Task to carry out
Your task is to print the material below exactly as presented.

= = = = = = =

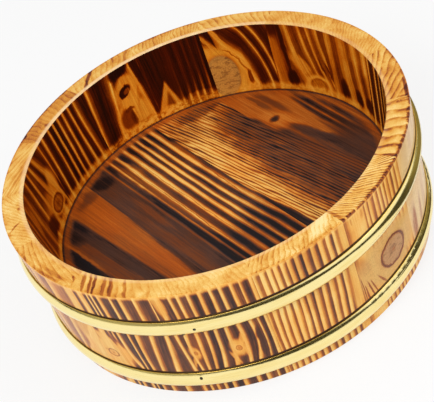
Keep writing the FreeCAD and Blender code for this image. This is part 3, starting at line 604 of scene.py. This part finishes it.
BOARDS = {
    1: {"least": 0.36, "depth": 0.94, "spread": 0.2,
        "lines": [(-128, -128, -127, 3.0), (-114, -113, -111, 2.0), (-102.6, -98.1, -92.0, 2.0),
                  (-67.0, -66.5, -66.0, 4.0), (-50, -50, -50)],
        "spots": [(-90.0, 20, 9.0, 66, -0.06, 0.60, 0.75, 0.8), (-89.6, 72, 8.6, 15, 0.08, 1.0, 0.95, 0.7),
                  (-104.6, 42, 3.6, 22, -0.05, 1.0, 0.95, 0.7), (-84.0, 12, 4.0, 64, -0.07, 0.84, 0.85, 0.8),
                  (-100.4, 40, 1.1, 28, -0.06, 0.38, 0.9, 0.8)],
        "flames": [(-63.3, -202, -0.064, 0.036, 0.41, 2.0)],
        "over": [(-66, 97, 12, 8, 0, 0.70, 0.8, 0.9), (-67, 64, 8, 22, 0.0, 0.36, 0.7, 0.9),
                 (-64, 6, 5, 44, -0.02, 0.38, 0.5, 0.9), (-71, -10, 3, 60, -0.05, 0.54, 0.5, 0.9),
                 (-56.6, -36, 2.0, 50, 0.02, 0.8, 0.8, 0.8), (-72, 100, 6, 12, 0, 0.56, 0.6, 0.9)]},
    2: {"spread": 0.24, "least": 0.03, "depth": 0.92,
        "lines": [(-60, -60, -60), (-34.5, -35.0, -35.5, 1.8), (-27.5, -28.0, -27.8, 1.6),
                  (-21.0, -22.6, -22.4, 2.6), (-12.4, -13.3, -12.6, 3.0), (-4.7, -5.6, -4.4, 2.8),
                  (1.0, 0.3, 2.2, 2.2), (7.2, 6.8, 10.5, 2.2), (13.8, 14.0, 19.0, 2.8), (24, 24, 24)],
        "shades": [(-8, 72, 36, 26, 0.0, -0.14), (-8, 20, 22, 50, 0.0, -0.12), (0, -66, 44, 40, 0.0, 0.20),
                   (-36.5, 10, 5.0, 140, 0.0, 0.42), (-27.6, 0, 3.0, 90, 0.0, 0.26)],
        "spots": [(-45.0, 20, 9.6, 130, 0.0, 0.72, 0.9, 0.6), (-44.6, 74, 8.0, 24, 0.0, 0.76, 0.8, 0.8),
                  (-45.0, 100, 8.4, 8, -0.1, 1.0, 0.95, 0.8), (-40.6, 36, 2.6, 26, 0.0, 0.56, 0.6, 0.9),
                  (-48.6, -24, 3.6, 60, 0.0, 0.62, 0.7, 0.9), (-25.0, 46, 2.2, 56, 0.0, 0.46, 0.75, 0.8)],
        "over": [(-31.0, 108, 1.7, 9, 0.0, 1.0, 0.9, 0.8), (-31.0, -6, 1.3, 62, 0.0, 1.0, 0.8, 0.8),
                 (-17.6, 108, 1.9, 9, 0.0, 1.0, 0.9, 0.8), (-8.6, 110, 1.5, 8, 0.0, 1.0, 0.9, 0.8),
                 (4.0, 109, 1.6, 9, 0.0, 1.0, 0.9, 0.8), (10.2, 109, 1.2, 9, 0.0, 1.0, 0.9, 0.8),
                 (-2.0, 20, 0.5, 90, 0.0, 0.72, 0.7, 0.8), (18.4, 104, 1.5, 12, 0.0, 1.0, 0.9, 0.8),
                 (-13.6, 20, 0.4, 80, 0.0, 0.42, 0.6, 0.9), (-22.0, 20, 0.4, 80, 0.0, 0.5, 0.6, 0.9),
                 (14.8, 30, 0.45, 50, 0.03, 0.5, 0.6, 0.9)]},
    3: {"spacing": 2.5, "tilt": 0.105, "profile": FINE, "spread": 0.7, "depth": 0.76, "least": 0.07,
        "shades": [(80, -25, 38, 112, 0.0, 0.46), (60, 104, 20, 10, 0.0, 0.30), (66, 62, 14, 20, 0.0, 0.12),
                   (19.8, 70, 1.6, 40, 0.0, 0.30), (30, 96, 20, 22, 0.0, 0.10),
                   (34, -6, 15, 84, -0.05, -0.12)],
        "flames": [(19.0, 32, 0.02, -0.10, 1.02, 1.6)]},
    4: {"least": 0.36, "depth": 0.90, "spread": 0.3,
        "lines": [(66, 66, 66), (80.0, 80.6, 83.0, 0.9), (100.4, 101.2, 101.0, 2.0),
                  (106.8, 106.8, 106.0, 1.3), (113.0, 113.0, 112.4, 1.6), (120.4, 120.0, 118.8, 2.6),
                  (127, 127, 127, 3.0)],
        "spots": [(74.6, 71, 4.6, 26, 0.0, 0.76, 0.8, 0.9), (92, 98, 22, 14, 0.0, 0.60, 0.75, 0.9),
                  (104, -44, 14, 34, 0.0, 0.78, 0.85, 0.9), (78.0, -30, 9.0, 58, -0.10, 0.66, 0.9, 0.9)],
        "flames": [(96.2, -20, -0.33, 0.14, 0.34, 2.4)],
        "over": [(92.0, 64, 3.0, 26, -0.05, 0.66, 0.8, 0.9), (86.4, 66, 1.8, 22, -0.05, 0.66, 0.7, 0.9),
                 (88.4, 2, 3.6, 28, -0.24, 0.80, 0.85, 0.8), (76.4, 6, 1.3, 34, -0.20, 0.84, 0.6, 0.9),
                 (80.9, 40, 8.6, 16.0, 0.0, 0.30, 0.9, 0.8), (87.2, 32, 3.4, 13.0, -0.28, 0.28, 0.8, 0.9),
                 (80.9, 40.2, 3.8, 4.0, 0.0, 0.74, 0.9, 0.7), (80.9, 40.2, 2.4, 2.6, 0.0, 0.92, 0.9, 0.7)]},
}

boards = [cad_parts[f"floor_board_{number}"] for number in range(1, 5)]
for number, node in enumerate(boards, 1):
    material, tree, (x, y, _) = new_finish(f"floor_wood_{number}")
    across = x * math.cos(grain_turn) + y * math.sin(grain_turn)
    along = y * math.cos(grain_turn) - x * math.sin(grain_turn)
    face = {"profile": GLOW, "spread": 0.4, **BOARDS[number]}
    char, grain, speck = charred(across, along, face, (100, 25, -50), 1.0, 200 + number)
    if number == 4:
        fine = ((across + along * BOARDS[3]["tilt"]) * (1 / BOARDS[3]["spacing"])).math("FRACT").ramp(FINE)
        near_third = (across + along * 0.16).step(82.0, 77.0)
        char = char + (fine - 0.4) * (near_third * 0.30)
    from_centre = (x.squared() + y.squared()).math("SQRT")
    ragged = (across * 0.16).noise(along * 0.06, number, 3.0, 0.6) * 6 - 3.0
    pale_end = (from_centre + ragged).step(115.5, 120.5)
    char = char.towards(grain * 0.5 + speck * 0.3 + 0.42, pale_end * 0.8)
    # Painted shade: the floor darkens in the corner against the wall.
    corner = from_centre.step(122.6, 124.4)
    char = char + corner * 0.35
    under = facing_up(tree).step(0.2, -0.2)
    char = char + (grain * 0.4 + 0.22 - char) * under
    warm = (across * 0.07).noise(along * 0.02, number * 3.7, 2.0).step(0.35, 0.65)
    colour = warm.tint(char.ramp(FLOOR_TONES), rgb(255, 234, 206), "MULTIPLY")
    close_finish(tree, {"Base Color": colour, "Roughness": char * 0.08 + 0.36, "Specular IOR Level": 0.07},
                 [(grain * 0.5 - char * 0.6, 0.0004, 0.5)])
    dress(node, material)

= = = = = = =

Finished task
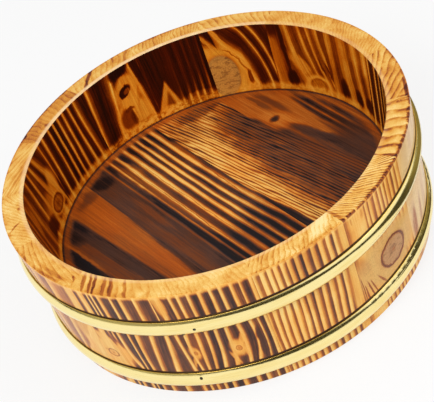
Keep writing the FreeCAD and Blender code for this image. This is part 3, starting at line 604 of scene.py. This part finishes it.
BOARDS = {
    1: {"least": 0.36, "depth": 0.94, "spread": 0.2,
        "lines": [(-128, -128, -127, 3.0), (-114, -113, -111, 2.0), (-102.6, -98.1, -92.0, 2.0),
                  (-67.0, -66.5, -66.0, 4.0), (-50, -50, -50)],
        "spots": [(-90.0, 20, 9.0, 66, -0.06, 0.60, 0.75, 0.8), (-89.6, 72, 8.6, 15, 0.08, 1.0, 0.95, 0.7),
                  (-104.6, 42, 3.6, 22, -0.05, 1.0, 0.95, 0.7), (-84.0, 12, 4.0, 64, -0.07, 0.84, 0.85, 0.8),
                  (-100.4, 40, 1.1, 28, -0.06, 0.38, 0.9, 0.8)],
        "flames": [(-63.3, -202, -0.064, 0.036, 0.41, 2.0)],
        "over": [(-66, 97, 12, 8, 0, 0.70, 0.8, 0.9), (-67, 64, 8, 22, 0.0, 0.36, 0.7, 0.9),
                 (-64, 6, 5, 44, -0.02, 0.38, 0.5, 0.9), (-71, -10, 3, 60, -0.05, 0.54, 0.5, 0.9),
                 (-56.6, -36, 2.0, 50, 0.02, 0.8, 0.8, 0.8), (-72, 100, 6, 12, 0, 0.56, 0.6, 0.9)]},
    2: {"spread": 0.24, "least": 0.03, "depth": 0.92,
        "lines": [(-60, -60, -60), (-34.5, -35.0, -35.5, 1.8), (-27.5, -28.0, -27.8, 1.6),
                  (-21.0, -22.6, -22.4, 2.6), (-12.4, -13.3, -12.6, 3.0), (-4.7, -5.6, -4.4, 2.8),
                  (1.0, 0.3, 2.2, 2.2), (7.2, 6.8, 10.5, 2.2), (13.8, 14.0, 19.0, 2.8), (24, 24, 24)],
        "shades": [(-8, 72, 36, 26, 0.0, -0.14), (-8, 20, 22, 50, 0.0, -0.12), (0, -66, 44, 40, 0.0, 0.20),
                   (-36.5, 10, 5.0, 140, 0.0, 0.42), (-27.6, 0, 3.0, 90, 0.0, 0.26)],
        "spots": [(-45.0, 20, 9.6, 130, 0.0, 0.72, 0.9, 0.6), (-44.6, 74, 8.0, 24, 0.0, 0.76, 0.8, 0.8),
                  (-45.0, 100, 8.4, 8, -0.1, 1.0, 0.95, 0.8), (-40.6, 36, 2.6, 26, 0.0, 0.56, 0.6, 0.9),
                  (-48.6, -24, 3.6, 60, 0.0, 0.62, 0.7, 0.9), (-25.0, 46, 2.2, 56, 0.0, 0.46, 0.75, 0.8)],
        "over": [(-31.0, 108, 1.7, 9, 0.0, 1.0, 0.9, 0.8), (-31.0, -6, 1.3, 62, 0.0, 1.0, 0.8, 0.8),
                 (-17.6, 108, 1.9, 9, 0.0, 1.0, 0.9, 0.8), (-8.6, 110, 1.5, 8, 0.0, 1.0, 0.9, 0.8),
                 (4.0, 109, 1.6, 9, 0.0, 1.0, 0.9, 0.8), (10.2, 109, 1.2, 9, 0.0, 1.0, 0.9, 0.8),
                 (-2.0, 20, 0.5, 90, 0.0, 0.72, 0.7, 0.8), (18.4, 104, 1.5, 12, 0.0, 1.0, 0.9, 0.8),
                 (-13.6, 20, 0.4, 80, 0.0, 0.42, 0.6, 0.9), (-22.0, 20, 0.4, 80, 0.0, 0.5, 0.6, 0.9),
                 (14.8, 30, 0.45, 50, 0.03, 0.5, 0.6, 0.9)]},
    3: {"spacing": 2.5, "tilt": 0.105, "profile": FINE, "spread": 0.7, "depth": 0.76, "least": 0.07,
        "shades": [(80, -25, 38, 112, 0.0, 0.46), (60, 104, 20, 10, 0.0, 0.30), (66, 62, 14, 20, 0.0, 0.12),
                   (19.8, 70, 1.6, 40, 0.0, 0.30), (30, 96, 20, 22, 0.0, 0.10),
                   (34, -6, 15, 84, -0.05, -0.12)],
        "flames": [(19.0, 32, 0.02, -0.10, 1.02, 1.6)]},
    4: {"least": 0.36, "depth": 0.90, "spread": 0.3,
        "lines": [(66, 66, 66), (80.0, 80.6, 83.0, 0.9), (100.4, 101.2, 101.0, 2.0),
                  (106.8, 106.8, 106.0, 1.3), (113.0, 113.0, 112.4, 1.6), (120.4, 120.0, 118.8, 2.6),
                  (127, 127, 127, 3.0)],
        "spots": [(74.6, 71, 4.6, 26, 0.0, 0.76, 0.8, 0.9), (92, 98, 22, 14, 0.0, 0.60, 0.75, 0.9),
                  (104, -44, 14, 34, 0.0, 0.78, 0.85, 0.9), (78.0, -30, 9.0, 58, -0.10, 0.66, 0.9, 0.9)],
        "flames": [(96.2, -20, -0.33, 0.14, 0.34, 2.4)],
        "over": [(92.0, 64, 3.0, 26, -0.05, 0.66, 0.8, 0.9), (86.4, 66, 1.8, 22, -0.05, 0.66, 0.7, 0.9),
                 (88.4, 2, 3.6, 28, -0.24, 0.80, 0.85, 0.8), (76.4, 6, 1.3, 34, -0.20, 0.84, 0.6, 0.9),
                 (80.9, 40, 8.6, 16.0, 0.0, 0.30, 0.9, 0.8), (87.2, 32, 3.4, 13.0, -0.28, 0.28, 0.8, 0.9),
                 (80.9, 40.2, 3.8, 4.0, 0.0, 0.74, 0.9, 0.7), (80.9, 40.2, 2.4, 2.6, 0.0, 0.92, 0.9, 0.7)]},
}

boards = [cad_parts[f"floor_board_{number}"] for number in range(1, 5)]
for number, node in enumerate(boards, 1):
    material, tree, (x, y, _) = new_finish(f"floor_wood_{number}")
    across = x * math.cos(grain_turn) + y * math.sin(grain_turn)
    along = y * math.cos(grain_turn) - x * math.sin(grain_turn)
    face = {"profile": GLOW, "spread": 0.4, **BOARDS[number]}
    char, grain, speck = charred(across, along, face, (100, 25, -50), 1.0, 200 + number)
    if number == 4:
        fine = ((across + along * BOARDS[3]["tilt"]) * (1 / BOARDS[3]["spacing"])).math("FRACT").ramp(FINE)
        near_third = (across + along * 0.16).step(82.0, 77.0)
        char = char + (fine - 0.4) * (near_third * 0.30)
    from_centre = (x.squared() + y.squared()).math("SQRT")
    ragged = (across * 0.16).noise(along * 0.06, number, 3.0, 0.6) * 6 - 3.0
    pale_end = (from_centre + ragged).step(115.5, 120.5)
    char = char.towards(grain * 0.5 + speck * 0.3 + 0.42, pale_end * 0.8)
    # Painted shade: the floor darkens in the corner against the wall.
    corner = from_centre.step(122.6, 124.4)
    char = char + corner * 0.35
    under = facing_up(tree).step(0.2, -0.2)
    char = char + (grain * 0.4 + 0.22 - char) * under
    warm = (across * 0.07).noise(along * 0.02, number * 3.7, 2.0).step(0.35, 0.65)
    colour = warm.tint(char.ramp(FLOOR_TONES), rgb(255, 234, 206), "MULTIPLY")
    close_finish(tree, {"Base Color": colour, "Roughness": char * 0.08 + 0.36, "Specular IOR Level": 0.07},
                 [(grain * 0.5 - char * 0.6, 0.0004, 0.5)])
    dress(node, material)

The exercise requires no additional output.